Pat Metheny et son orchestre de robots
avril 28th, 2010 Posted in Chansons, InteractivitéPat Metheny fait partie des plus grands guitaristes de jazz au monde. Il s’est toujours beaucoup intéressé à la musique électronique, notamment en utilisant très tôt des synthétiseurs pilotés depuis un clavier. Son dernier album, Orchestrion, amène ses recherches en matière de musique électronique plus loin que jamais, puisqu’il est à présent tout seul pour piloter un orchestre mécanique. Le nom Orchestrion n’a pas été inventé par le guitariste, il est employé depuis plus de deux siècles pour désigner des orchestres mécaniques divers.
Metheny n’utilise ici que des instruments acoustiques ou électro-acoustiques traditionnels — percussions, piano, xylophone, etc.
Il dirige ses instruments mécanisés depuis sa seule guitare, ce qui lui permet de jouer « live », c’est à dire sans fusionner des pistes pré-enregistrées et sans séquenceur musical. Je ne sais pas comment tout cela fonctionne techniquement, mais le résultat est bluffant, les instruments se répondent dynamiquement comme le feraient des instrumentistes expérimentés, et comme l’a toujours fait le Pat Metheny Group — ici remplacé par un dispositif mécanique.
Je ne pense pas que cette réalisation soit mue par une volonté futuriste, comme dans le « Synth Pop » évoqué dans l’article précédent. La technologie est mise au service d’une imitation parfaite d’un orchestre acoustique traditionnel, le son obtenu n’a rien d’inédit et ne se distingue pas du reste de la production de Pat Metheny. L’impression que me font les images est curieuse : j’admire la technologie mise au point et la virtuosité de l’artiste, mais en même temps, il me fait l’effet de l’empereur Qin au milieu de sa multitude de soldats d’argile : tellement entouré en apparence, tellement certain de contrôler son univers, que sa solitude n’en est que plus flagrante.
L’étape suivante, peut-être, c’est que l’orchestre pourra se passer de direction, les instruments pourront improviser de l’excellent jazz tout seuls. Sur sa page consacrée au projet Orchestrion, Pat Metheny cite d’ailleurs Ray Kurtzweil, un des pionniers de l’intelligence artificielle.
5 Responses to “Pat Metheny et son orchestre de robots”
By ben on Avr 29, 2010
incroyable !
je suppose qu’il enregistre une partie de la musique (la batterie par exemple) et puis après il peut piloter l’instrument qu’il veut :)

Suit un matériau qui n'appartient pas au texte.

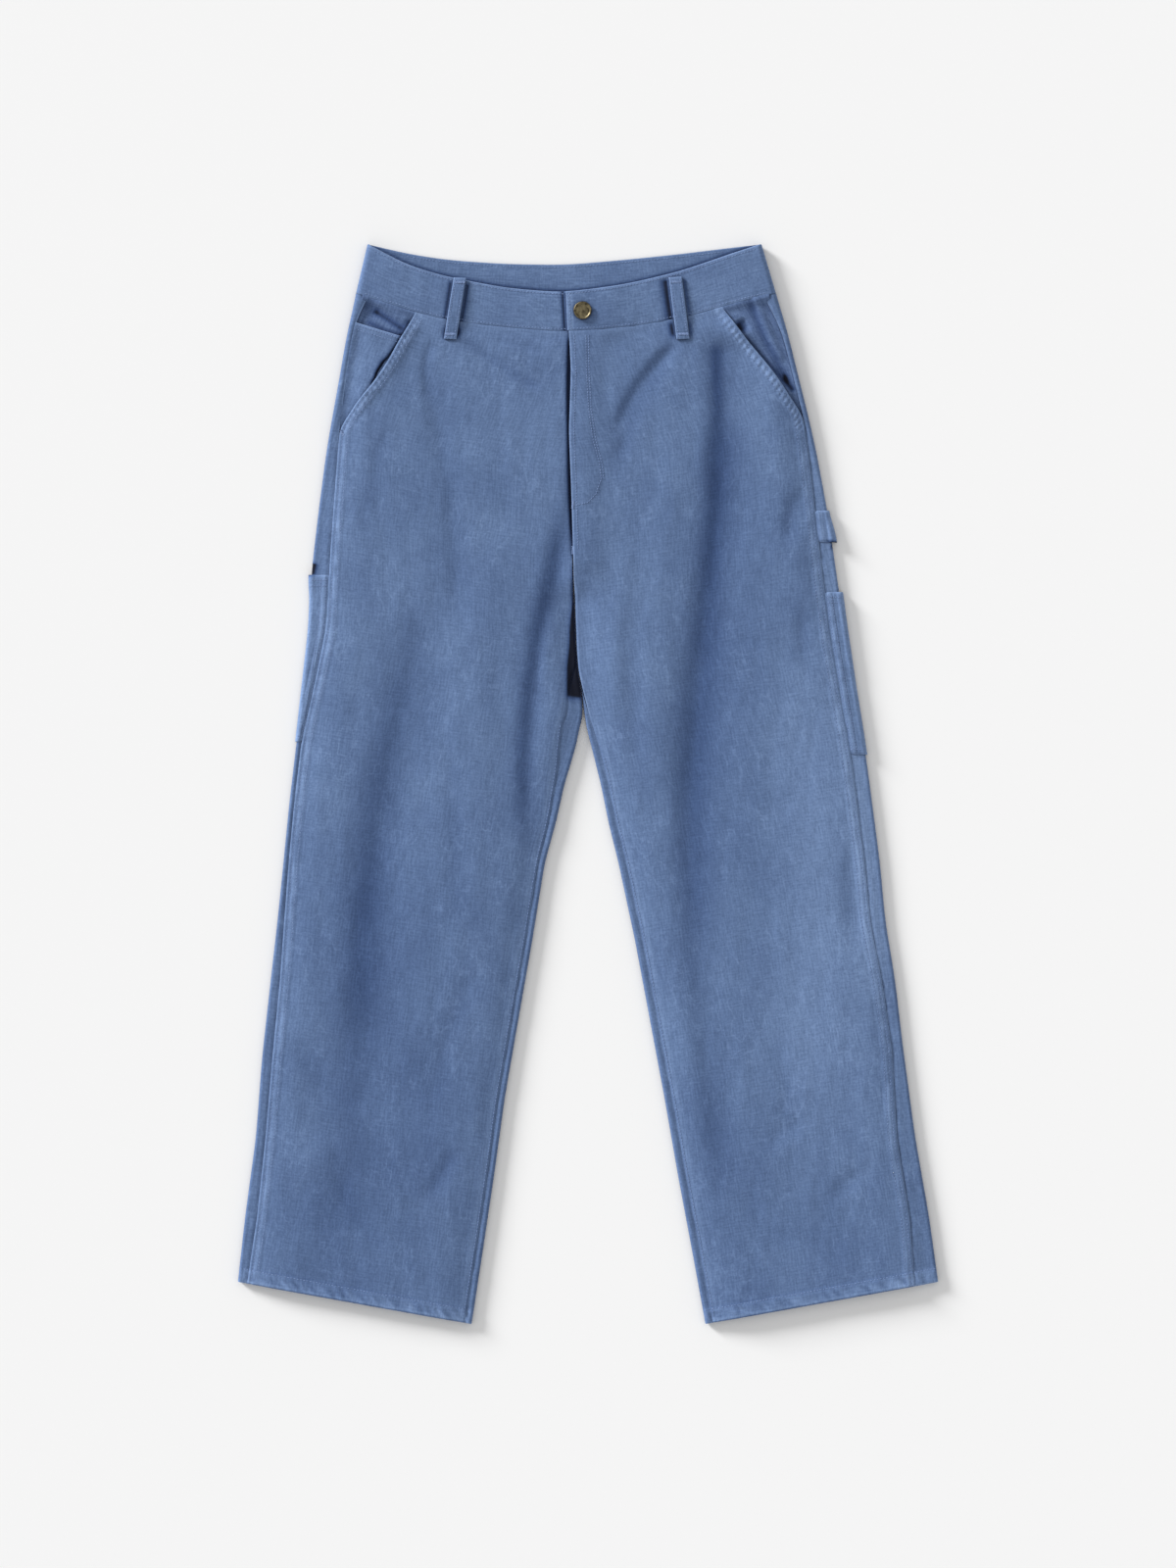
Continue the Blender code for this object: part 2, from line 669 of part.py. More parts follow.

M a une guitare Midi branchée sur ses vidéos projecteurs (via max msp je suppose) en live, l’effet est parfait !
Par contre ça n’enrichit pas la palette de son de jouer des congas avec une batte de grosse-caisse ;¬)
By Jean-no on Avr 29, 2010
@ben : ben, je ne sais pas s’il enregistre quoi que ce soit justement. Il a l’air de dire que non.
By Karkaf on Avr 29, 2010
Waouh ! Il peut refaire tout seul à l’aise l’arrière de la pochette d’« Ummagumma » !
@ ben : Vu l’installation, il peut tout à fait ne rien enregistrer à l’avance, puisque chaque instrument peut être joué et samplé en direct. Mais alors, la mise en place de chaque morceau peut être très longue (jouer et sampler la batterie, puis jouer et sampler la basse, puis le vibraphone, etc.), avec des intros interminables vu le nombre de possibilités. Sur scène, j’imagine donc qu’il doit avoir des boucles préprogrammées.
Dans la vidéo, il a l’air très content de pouvoir improviser avec son petit orchestre perso, mais on atteint là une limite, il me semble : pendant que lui improvise, derrière, ça tourne en rond. Le jazz, c’est aussi de l’écoute et de la réaction en chaîne, pas seulement des solos sur des séquences…
À moins qu’il ait aussi quelque chose du goût d’OMax, une alliance de Max/MSP et OpenMusic qui permet d’improviser avec des machines… (cf. la page d’Omax ici : http://recherche.ircam.fr/equipes/repmus/OMax/, ou « Improvisation et réinjection stylistiques » par Gérard Assayag, Georges Bloch et Marc Chemillier, dans « Nouveaux médias, nouveaux contenus », Apogée 2009) ?
By Pull on Mai 1, 2010
Si on s’intéresse aux bricolages et aux synthés, dans cette note et dans la précédente, il serait bon de citer les Silver Apples, avec Simeon Cox fan de rock et passionné d’électronique qui se bricole « The Simeon » un instrument étrange fait d’oscillateurs, des circuits faits à la maison, de pédales multiples. Machine capricieuse.
On est en 1967. Un trois bonnes longueurs d’avance.
Un bon article sur ce groupe précurseur se trouve dans le troisième numéro de la revue Recoins.